Task statement:
Print the entire listing. Each line must match the original exactly.

Stored data:
## Begin

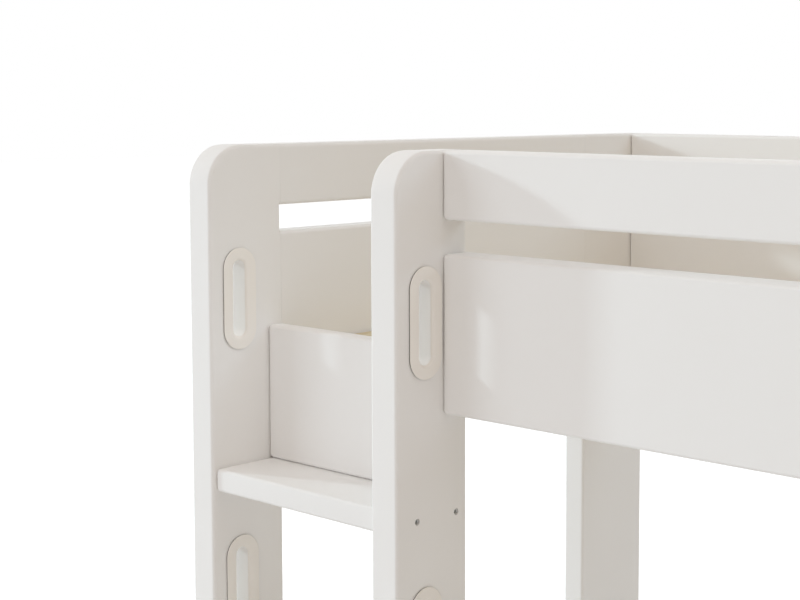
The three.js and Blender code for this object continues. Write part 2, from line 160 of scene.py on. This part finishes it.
def dress(name, finish):
    """Give a node its finish, shade its rounded edges smooth and keep its flat faces flat."""
    node = nodes[name]
    node.data.materials.clear()
    node.data.materials.append(finish)
    node.modifiers.new("rounded_faces", "NODES").node_group = roundings
    level = node.modifiers.new("flat_faces", "WEIGHTED_NORMAL")
    level.keep_sharp = True
    level.weight = 100


lacquer = sprayed_lacquer()
for name in posts:
    dress(name, lacquer)

# Guard rails and panels
# The long boards run from post to post in front and behind, and the end boards lie level with the
# inner faces of their posts. They are solid boards with rounded edges and tenons, sprayed as well.
boards = [
    "front_top_rail",
    "front_side_panel",
    "rear_top_rail",
    "rear_side_panel",
    "left_end_top_rail",
    "left_end_panel",
    "right_end_top_rail",
    "right_end_panel",
]
for name in boards:
    dress(name, lacquer)

# Ladder
# Three deep treads are screwed between the stiles. A thin entry panel stands on the top one, with a
# tongue in a groove of each stile. They have the same lacquer.
for name in ["tread_1", "tread_2", "tread_3", "entry_panel"]:
    dress(name, lacquer)

# Grip liners
# A grip is a slot through the stile, lined by two moulded halves that meet in the middle. Each has
# a cream flange with a rounded rim and a fine matte texture. Its bore is painted whiter than the
# flange: painted light, standing in for the light that reaches into the slot. A black strip under
# the flange darkens the gap there: painted shade.
grip_centre_y = -0.4875
upper_grip_z = 1.156
lower_grip_z = 0.710
grip_core_half = 0.0468
grip_bore = 0.0115
grip_wall = 0.003
grip_flange = 0.0312
grip_proud = 0.0025
flange_underside = 0.0014
grip_lip = 0.005
grip_rim = 0.0007
shade_strip_inset = 0.0006
shade_strip_play = 0.0001
grip_meeting = 0.02485
liner_cream = (0.965, 0.927, 0.875, 1)
liner_sand = (0.955, 0.915, 0.86, 1)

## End

The reply:
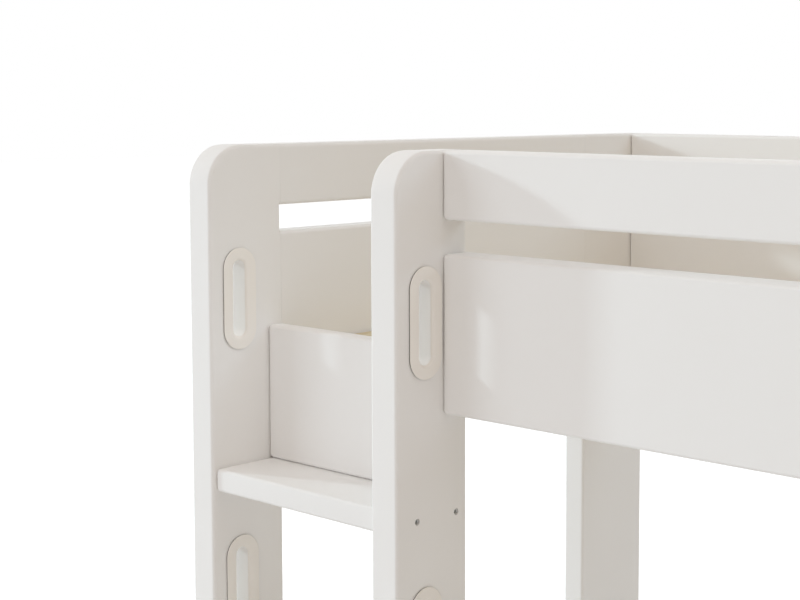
The three.js and Blender code for this object continues. Write part 2, from line 160 of scene.py on. This part finishes it.
def dress(name, finish):
    """Give a node its finish, shade its rounded edges smooth and keep its flat faces flat."""
    node = nodes[name]
    node.data.materials.clear()
    node.data.materials.append(finish)
    node.modifiers.new("rounded_faces", "NODES").node_group = roundings
    level = node.modifiers.new("flat_faces", "WEIGHTED_NORMAL")
    level.keep_sharp = True
    level.weight = 100


lacquer = sprayed_lacquer()
for name in posts:
    dress(name, lacquer)

# Guard rails and panels
# The long boards run from post to post in front and behind, and the end boards lie level with the
# inner faces of their posts. They are solid boards with rounded edges and tenons, sprayed as well.
boards = [
    "front_top_rail",
    "front_side_panel",
    "rear_top_rail",
    "rear_side_panel",
    "left_end_top_rail",
    "left_end_panel",
    "right_end_top_rail",
    "right_end_panel",
]
for name in boards:
    dress(name, lacquer)

# Ladder
# Three deep treads are screwed between the stiles. A thin entry panel stands on the top one, with a
# tongue in a groove of each stile. They have the same lacquer.
for name in ["tread_1", "tread_2", "tread_3", "entry_panel"]:
    dress(name, lacquer)

# Grip liners
# A grip is a slot through the stile, lined by two moulded halves that meet in the middle. Each has
# a cream flange with a rounded rim and a fine matte texture. Its bore is painted whiter than the
# flange: painted light, standing in for the light that reaches into the slot. A black strip under
# the flange darkens the gap there: painted shade.
grip_centre_y = -0.4875
upper_grip_z = 1.156
lower_grip_z = 0.710
grip_core_half = 0.0468
grip_bore = 0.0115
grip_wall = 0.003
grip_flange = 0.0312
grip_proud = 0.0025
flange_underside = 0.0014
grip_lip = 0.005
grip_rim = 0.0007
shade_strip_inset = 0.0006
shade_strip_play = 0.0001
grip_meeting = 0.02485
liner_cream = (0.965, 0.927, 0.875, 1)
liner_sand = (0.955, 0.915, 0.86, 1)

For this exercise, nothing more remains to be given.